## Provided data

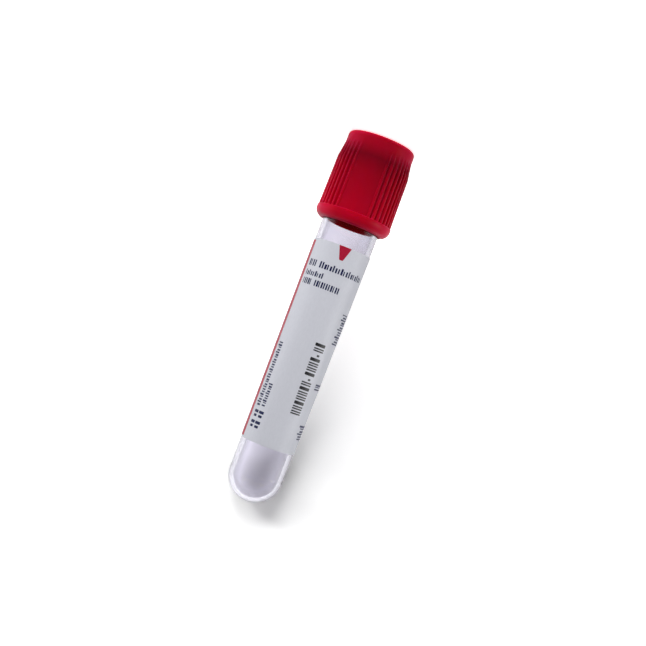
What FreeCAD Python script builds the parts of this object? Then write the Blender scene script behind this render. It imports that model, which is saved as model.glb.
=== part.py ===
import FreeCAD, Part

import math
import os

from FreeCAD import Placement, Rotation, Vector

# Blood collection tube, standing on the flat top of its cap, because it rolls on its side.
# Every piece is first built the other way up: Z is the tube's axis and the tip of its round
# end is at height 0. stand_on_cap() then turns the finished pieces over. Angles are counted
# about Z from X, and 90 degrees is the front. Lengths are in millimetres.

# Tube: clear plastic, straight where a rack holds it, then wider towards the mouth so that
# it leaves its mould
tube_length = 75.0
tube_mouth_radius = 6.475
round_end_radius = 6.0
seat_band_length = 6.8
tube_wall = 1.05
rim_chamfer = 0.25
gate_mark_radius = 0.9
gate_mark_depth = 0.2

# Label: one paper strip round the tube that leaves a clear window
label_from_tip = 12.9
label_length = 45.6
label_wrap_degrees = 300.0
label_start_degrees = 6.0
label_paper = 0.1
label_glue = 0.02
label_corner_radius = 1.5

# Stopper: rubber plug, rim flange, neck and head
plug_length = 8.5
plug_clearance = 0.05
plug_band_height = 2.0
plug_relief_depth = 0.25
plug_lead_in = 1.0
cup_radius = 3.2
cup_depth = 6.0
flange_thickness = 2.0
flange_inset = 0.075
neck_radius = 4.0
head_radius = 4.5
head_height = 0.9
dish_radius = 3.1
dish_depth = 1.0
rubber_chamfer = 0.3

# Shield: red moulded cap over the stopper and the tube's mouth
cap_length = 20.0
cap_above_rim = 8.3
skirt_clearance = 0.225
skirt_draft = 0.05
skirt_wall_high = 1.15
skirt_wall_low = 1.25
cap_top_rounding = 1.0
top_ring_height = 2.9
shoulder_height = 3.3
shoulder_step = 0.27
collar_height = 2.6
collar_ledge = 0.45
collar_edge_chamfer = 0.15
lip_rounding = 2.0
retaining_ring_height = 1.0
stopper_fit = 0.05
head_clearance = 0.1
well_edge_chamfer = 0.4

# Grip ribs: groups of ribs with a smooth thumb panel between two groups
thumb_panel_degrees = 85.7
rib_groups = 3
ribs_in_group = 9
rib_pitch_degrees = 360.0 / 42
rib_width = 0.6
rib_crest_rounding = 0.22
rib_proud_high = 0.27
rib_proud_low = 0.3
rib_sunk_high = 0.25
rib_sunk_low = 0.28
rib_start_below_top = 2.7
rib_root_depth = 0.3

# Places that follow from the sizes above
cap_top = tube_length + cap_above_rim
cap_bottom = cap_top - cap_length
collar_top = cap_bottom + collar_height
shoulder_top = cap_top - top_ring_height
shoulder_bottom = shoulder_top - shoulder_height
rib_start = cap_top - rib_start_below_top
flange_top = tube_length + flange_thickness
ring_top = flange_top + retaining_ring_height
head_top = ring_top + head_height
skirt_bore_high = tube_mouth_radius + skirt_clearance
skirt_bore_low = skirt_bore_high + skirt_draft
flange_radius = tube_mouth_radius - flange_inset
well_radius = head_radius + head_clearance
panel_radius_high = skirt_bore_high + skirt_wall_high
panel_radius_low = skirt_bore_low + skirt_wall_low
cap_top_radius = panel_radius_high - shoulder_step
collar_radius = panel_radius_low + collar_ledge
rib_crest_high = panel_radius_high + rib_proud_high
rib_crest_low = panel_radius_low + rib_proud_low
rib_valley_high = panel_radius_high - rib_sunk_high
rib_valley_low = panel_radius_low - rib_sunk_low
seat_band_top = round_end_radius + seat_band_length
tube_draft = (tube_mouth_radius - round_end_radius) / (tube_length - seat_band_top)

AXIS_BASE = Vector(0, 0, 0)
AXIS = Vector(0, 0, 1)


def tube_radius(height, inward=0.0):
    """Radius of the tube's wall at a height, moved inward."""
    return round_end_radius - inward + max(height - seat_band_top, 0.0) * tube_draft


def at(radius, height):
    """A point of a profile: its distance from the axis and its height."""
    return Vector(radius, 0, height)


def line(*points):
    """Straight edges through the points, in order."""
    return [Part.LineSegment(a, b).toShape() for a, b in zip(points, points[1:])]


def arc(start, centre, end):
    """The shorter arc about a centre from one point to another."""
    middle = (start - centre) + (end - centre)
    middle.normalize()
    middle.multiply((start - centre).Length)
    return Part.Arc(start, centre + middle, end).toShape()


def turned(edges, degrees=360.0):
    """The solid that a closed profile sweeps about the axis."""
    face = Part.Face(Part.Wire(Part.sortEdges(edges)[0]))
    solid = face.revolve(AXIS_BASE, AXIS, degrees)
    if solid.Volume < 0:
        solid.reverse()
    return solid


def spun(shape, degrees):
    """A copy of a shape, turned about the axis."""
    copy = shape.copy()
    copy.rotate(AXIS_BASE, AXIS, degrees)
    return copy


def wall_line(bottom, top, inward):
    """Points of the tube's wall between two heights: where its draft begins is one of them."""
    heights = [bottom, top]
    if bottom < seat_band_top < top:
        heights.insert(1, seat_band_top)
    return [at(tube_radius(height, inward), height) for height in heights]


def tube_skin(inward):
    """One skin of the tube: its round end's arc, its straight band and its drafted wall."""
    radius = round_end_radius - inward
    centre = at(0, round_end_radius)
    round_end = arc(at(0, round_end_radius - radius), centre, at(radius, round_end_radius))
    return [round_end] + line(*wall_line(round_end_radius, tube_length, inward))


def make_tube():
    """Test tube with a round end, a drafted wall, a soft rim and the mould's gate mark."""
    rim = line(at(tube_radius(tube_length, tube_wall), tube_length),
               at(tube_radius(tube_length), tube_length))
    tip = line(at(0, 0), at(0, tube_wall))
    body = turned(tube_skin(0.0) + rim + tube_skin(tube_wall) + tip)
    rim_edges = [e for e in body.Edges if e.Closed and e.BoundBox.ZMin > tube_length - 0.01]
    body = body.makeChamfer(rim_chamfer, rim_edges)
    gate = Part.makeCylinder(gate_mark_radius, 2 * gate_mark_depth,
                             at(0, -gate_mark_depth), AXIS)
    return body.cut(gate)


def make_label():
    """Paper strip on the tube's wall, with rounded corners and a window."""
    bottom = label_from_tip
    top = label_from_tip + label_length
    inside = wall_line(bottom, top, -label_glue)
    outside = wall_line(bottom, top, -(label_glue + label_paper))
    band = turned(line(*inside, *reversed(outside), inside[0]), label_wrap_degrees)
    for edge_degrees, inward in ((0.0, 1), (label_wrap_degrees, -1)):
        for height, upward in ((bottom, 1), (top, -1)):
            waste = spun(label_corner_waste(inward, upward), edge_degrees)
            waste.translate(Vector(0, 0, height))
            band = band.cut(waste)
    return spun(band, label_start_degrees)


def label_corner_waste(inward, upward):
    """What is cut away to round one corner of the label, where its edge faces along X."""
    side = label_corner_radius
    reach = tube_mouth_radius + 1
    spare = side / 2
    waste = Part.makeBox(reach, side + spare, side + spare, Vector(0, -spare, -spare))
    waste = waste.cut(Part.makeCylinder(side, reach, Vector(0, side, side), Vector(1, 0, 0)))
    if inward < 0:
        waste = waste.mirror(AXIS_BASE, Vector(0, 1, 0))
    if upward < 0:
        waste = waste.mirror(AXIS_BASE, AXIS)
    return waste


def make_stopper():
    """Rubber stopper: cupped plug with two sealing bands, flange, neck and dished head."""
    plug_bottom = tube_length - plug_length
    lower_band_top = plug_bottom + plug_lead_in + plug_band_height
    upper_band_bottom = tube_length - plug_band_height

    def plug(height, relief=0.0):
        return at(tube_radius(height, tube_wall + plug_clearance) - relief, height)

    cup_top = plug_bottom + cup_depth
    cup_wall_top = cup_top - cup_radius / 2
    bulge = (cup_radius ** 2 + (cup_radius / 2) ** 2) / cup_radius
    dish_bulge = (dish_radius ** 2 + dish_depth ** 2) / (2 * dish_depth)
    edges = [arc(at(0, cup_top), at(0, cup_top - bulge), at(cup_radius, cup_wall_top))]
    edges += line(at(cup_radius, cup_wall_top),
                  at(cup_radius, plug_bottom),
                  at(plug(plug_bottom).x - plug_lead_in / 2, plug_bottom),
                  plug(plug_bottom + plug_lead_in),
                  plug(lower_band_top),
                  plug(lower_band_top + plug_relief_depth, plug_relief_depth),
                  plug(upper_band_bottom - plug_relief_depth, plug_relief_depth),
                  plug(upper_band_bottom),
                  plug(tube_length),
                  at(flange_radius, tube_length),
                  at(flange_radius, flange_top - rubber_chamfer),
                  at(flange_radius - rubber_chamfer, flange_top),
                  at(neck_radius, flange_top),
                  at(neck_radius, ring_top),
                  at(head_radius, ring_top),
                  at(head_radius, head_top - rubber_chamfer),
                  at(head_radius - rubber_chamfer, head_top),
                  at(dish_radius, head_top))
    edges.append(arc(at(dish_radius, head_top), at(0, head_top - dish_depth + dish_bulge),
                     at(0, head_top - dish_depth)))
    edges += line(at(0, head_top - dish_depth), at(0, cup_top))
    return turned(edges)


def make_rib():
    """One grip rib: it grows out of the shoulder, runs down to the collar and has a round crest."""
    root = rib_valley_high - rib_root_depth
    outline = line(at(root, rib_start),
                   at(rib_valley_high, rib_start),
                   at(rib_crest_high, shoulder_bottom),
                   at(rib_crest_low, collar_top),
                   at(root, collar_top),
                   at(root, rib_start))
    plate = Part.Face(Part.Wire(outline)).extrude(Vector(0, rib_width, 0))
    plate.translate(Vector(0, -rib_width / 2, 0))
    crests = [e for e in plate.Edges if min(v.X for v in e.Vertexes) > root + 0.01
              and e.Length > rib_width + 0.01]
    return plate.makeFillet(rib_crest_rounding, crests)


def make_rib_field():
    """The hollow that one group of ribs stands in, from the shoulder down to the collar."""
    beyond = rib_crest_low + 1
    span = (ribs_in_group - 1) * rib_pitch_degrees
    field = turned(line(at(rib_valley_high, rib_start),
                        at(rib_valley_low, collar_top),
                        at(beyond, collar_top),
                        at(beyond, rib_start),
                        at(rib_valley_high, rib_start)), span)
    return spun(field, -span / 2)


def shoulder():
    """The shield's swelling below its top ring: a hollow arc that runs into a full one."""
    step = panel_radius_high - cap_top_radius
    radius = (shoulder_height ** 2 + step ** 2) / (4 * step)
    start = at(cap_top_radius, shoulder_top)
    end = at(panel_radius_high, shoulder_bottom)
    middle = at((start.x + end.x) / 2, (start.z + end.z) / 2)
    return [arc(start, at(start.x + radius, start.z), middle),
            arc(middle, at(end.x - radius, end.z), end)]


def make_shield_blank():
    """The shield before its ribs: top ring, shoulder, panels, collar, lip, bore and well."""
    top_edge = cap_top_radius - cap_top_rounding
    well_edge = well_radius + well_edge_chamfer
    lip_centre = at(collar_radius - lip_rounding, cap_bottom + lip_rounding)
    lip_end = lip_centre.z - math.sqrt(lip_rounding ** 2 - (skirt_bore_low - lip_centre.x) ** 2)
    ring_inner = neck_radius + stopper_fit

    edges = line(at(well_edge, cap_top), at(top_edge, cap_top))
    edges.append(arc(at(top_edge, cap_top), at(top_edge, cap_top - cap_top_rounding),
                     at(cap_top_radius, cap_top - cap_top_rounding)))
    edges += line(at(cap_top_radius, cap_top - cap_top_rounding),
                  at(cap_top_radius, shoulder_top))
    edges += shoulder()
    edges += line(at(panel_radius_high, shoulder_bottom),
                  at(panel_radius_low, collar_top),
                  at(collar_radius - collar_edge_chamfer, collar_top),
                  at(collar_radius, collar_top - collar_edge_chamfer),
                  at(collar_radius, lip_centre.z))
    edges.append(arc(at(collar_radius, lip_centre.z), lip_centre, at(skirt_bore_low, lip_end)))
    edges += line(at(skirt_bore_low, lip_end),
                  at(skirt_bore_high, flange_top),
                  at(ring_inner, flange_top),
                  at(ring_inner, ring_top),
                  at(well_radius, ring_top),
                  at(well_radius, cap_top - well_edge_chamfer),
                  at(well_edge, cap_top))
    return turned(edges)


def make_shield():
    """Moulded cap with groups of grip ribs and a smooth panel between two groups."""
    shield = make_shield_blank()
    group_angle = 360.0 / rib_groups
    first_rib = -(ribs_in_group - 1) / 2 * rib_pitch_degrees
    rib = make_rib()
    for group in range(rib_groups):
        middle = thumb_panel_degrees + (group + 0.5) * group_angle
        shield = shield.cut(spun(make_rib_field(), middle))
        ribs = [spun(rib, middle + first_rib + i * rib_pitch_degrees)
                for i in range(ribs_in_group)]
        shield = shield.fuse(ribs)
    return shield.removeSplitter()


def stand_on_cap(pieces):
    """Turns the upright pieces over, so that the cap's flat top is on the bench."""
    over = Placement(Vector(0, 0, cap_top), Rotation(Vector(1, 0, 0), 180.0))
    for piece in pieces.values():
        piece.Placement = over.multiply(piece.Placement)


pieces = {
    "tube": make_tube(),
    "label": make_label(),
    "stopper": make_stopper(),
    "shield": make_shield(),
}
stand_on_cap(pieces)
os.makedirs("parts", exist_ok=True)
for name, piece in pieces.items():
    solid = piece.Solids[0] if len(piece.Solids) == 1 else piece
    print(name, len(piece.Solids), "solid(s), valid", piece.isValid(),
          "volume %.1f mm3" % piece.Volume, len(piece.Faces), "faces")
    solid.exportStep("parts/%s.step" % name)
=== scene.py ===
# %% [markdown]
# # A blood collection tube, standing on its cap
#
# The frame is the measured model of the tube: four solids that already have their true sizes
# and places. This lesson makes their finished look: a clear moulded tube, a printed paper
# label, a rubber stopper and a ribbed red cap. Each finished piece is made in metres, in the
# frame's own place, so nothing has to be fitted afterwards.

# %% Load the frame
import math

import bmesh
import bpy
import numpy as np
from mathutils import Matrix, Vector


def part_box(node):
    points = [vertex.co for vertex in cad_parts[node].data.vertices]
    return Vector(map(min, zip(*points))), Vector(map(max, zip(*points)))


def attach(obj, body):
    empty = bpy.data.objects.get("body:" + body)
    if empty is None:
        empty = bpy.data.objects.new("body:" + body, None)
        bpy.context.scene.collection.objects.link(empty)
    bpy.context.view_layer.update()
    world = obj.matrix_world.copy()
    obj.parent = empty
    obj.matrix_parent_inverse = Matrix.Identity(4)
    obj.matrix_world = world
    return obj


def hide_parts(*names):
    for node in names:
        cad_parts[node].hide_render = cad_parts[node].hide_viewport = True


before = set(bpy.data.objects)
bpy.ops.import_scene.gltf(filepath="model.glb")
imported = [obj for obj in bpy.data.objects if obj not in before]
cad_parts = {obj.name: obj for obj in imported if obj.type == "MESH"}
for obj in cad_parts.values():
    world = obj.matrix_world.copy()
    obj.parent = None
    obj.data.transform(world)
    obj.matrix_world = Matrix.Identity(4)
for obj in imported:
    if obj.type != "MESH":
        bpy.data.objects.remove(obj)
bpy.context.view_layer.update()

# %% [markdown]
# ## Units and directions
#
# The tube was drawn in millimetres, and Blender works in metres, so the heights and radii
# below are turned into metres in one place. Heights are counted up from the bench that the
# cap stands on. A turn is an angle about the tube's axis in degrees: 0 is the front, and it
# grows to the right of somebody who holds the tube with its cap up.

# %% Place a point by turn, radius and height
MM = 0.001


def place(turn, radius, height):
    """A point on the tube, from its turn in degrees and its radius and height in mm."""
    angle = math.radians(turn)
    return (-radius * math.sin(angle) * MM, -radius * math.cos(angle) * MM, height * MM)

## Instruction
Print from the first line through the line that contains "from FreeCAD import", please, including both, and leave out every line outside that stretch.

## Solution to this exercise
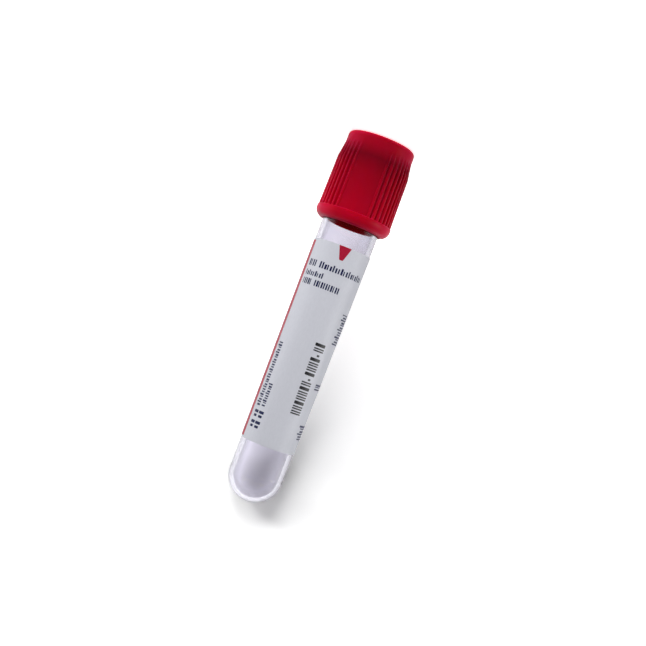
What FreeCAD Python script builds the parts of this object? Then write the Blender scene script behind this render. It imports that model, which is saved as model.glb.
=== part.py ===
import FreeCAD, Part

import math
import os

from FreeCAD import Placement, Rotation, Vector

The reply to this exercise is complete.